Stated task:
Everything in the listing should be restated word for word.
+---+
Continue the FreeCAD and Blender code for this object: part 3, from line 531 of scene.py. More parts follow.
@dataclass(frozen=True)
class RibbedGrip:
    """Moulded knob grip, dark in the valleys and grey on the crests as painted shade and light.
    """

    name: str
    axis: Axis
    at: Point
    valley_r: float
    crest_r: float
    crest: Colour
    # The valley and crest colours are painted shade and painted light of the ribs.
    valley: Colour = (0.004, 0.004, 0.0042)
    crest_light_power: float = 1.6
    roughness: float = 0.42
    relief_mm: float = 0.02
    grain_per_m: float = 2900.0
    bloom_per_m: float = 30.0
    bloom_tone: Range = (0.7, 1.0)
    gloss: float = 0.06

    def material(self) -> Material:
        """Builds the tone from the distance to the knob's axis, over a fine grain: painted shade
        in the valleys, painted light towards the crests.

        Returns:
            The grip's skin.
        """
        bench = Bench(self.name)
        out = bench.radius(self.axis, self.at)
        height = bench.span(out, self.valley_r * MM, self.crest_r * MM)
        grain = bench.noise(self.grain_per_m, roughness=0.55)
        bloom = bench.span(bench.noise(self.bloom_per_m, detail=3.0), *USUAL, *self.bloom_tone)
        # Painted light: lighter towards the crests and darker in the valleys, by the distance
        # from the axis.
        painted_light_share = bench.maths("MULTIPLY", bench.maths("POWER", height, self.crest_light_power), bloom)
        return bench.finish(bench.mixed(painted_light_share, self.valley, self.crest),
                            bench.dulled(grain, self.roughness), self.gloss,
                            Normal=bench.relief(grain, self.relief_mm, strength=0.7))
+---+
Output for this exercise:
Continue the FreeCAD and Blender code for this object: part 3, from line 531 of scene.py. More parts follow.
@dataclass(frozen=True)
class RibbedGrip:
    """Moulded knob grip, dark in the valleys and grey on the crests as painted shade and light.
    """

    name: str
    axis: Axis
    at: Point
    valley_r: float
    crest_r: float
    crest: Colour
    # The valley and crest colours are painted shade and painted light of the ribs.
    valley: Colour = (0.004, 0.004, 0.0042)
    crest_light_power: float = 1.6
    roughness: float = 0.42
    relief_mm: float = 0.02
    grain_per_m: float = 2900.0
    bloom_per_m: float = 30.0
    bloom_tone: Range = (0.7, 1.0)
    gloss: float = 0.06

    def material(self) -> Material:
        """Builds the tone from the distance to the knob's axis, over a fine grain: painted shade
        in the valleys, painted light towards the crests.

        Returns:
            The grip's skin.
        """
        bench = Bench(self.name)
        out = bench.radius(self.axis, self.at)
        height = bench.span(out, self.valley_r * MM, self.crest_r * MM)
        grain = bench.noise(self.grain_per_m, roughness=0.55)
        bloom = bench.span(bench.noise(self.bloom_per_m, detail=3.0), *USUAL, *self.bloom_tone)
        # Painted light: lighter towards the crests and darker in the valleys, by the distance
        # from the axis.
        painted_light_share = bench.maths("MULTIPLY", bench.maths("POWER", height, self.crest_light_power), bloom)
        return bench.finish(bench.mixed(painted_light_share, self.valley, self.crest),
                            bench.dulled(grain, self.roughness), self.gloss,
                            Normal=bench.relief(grain, self.relief_mm, strength=0.7))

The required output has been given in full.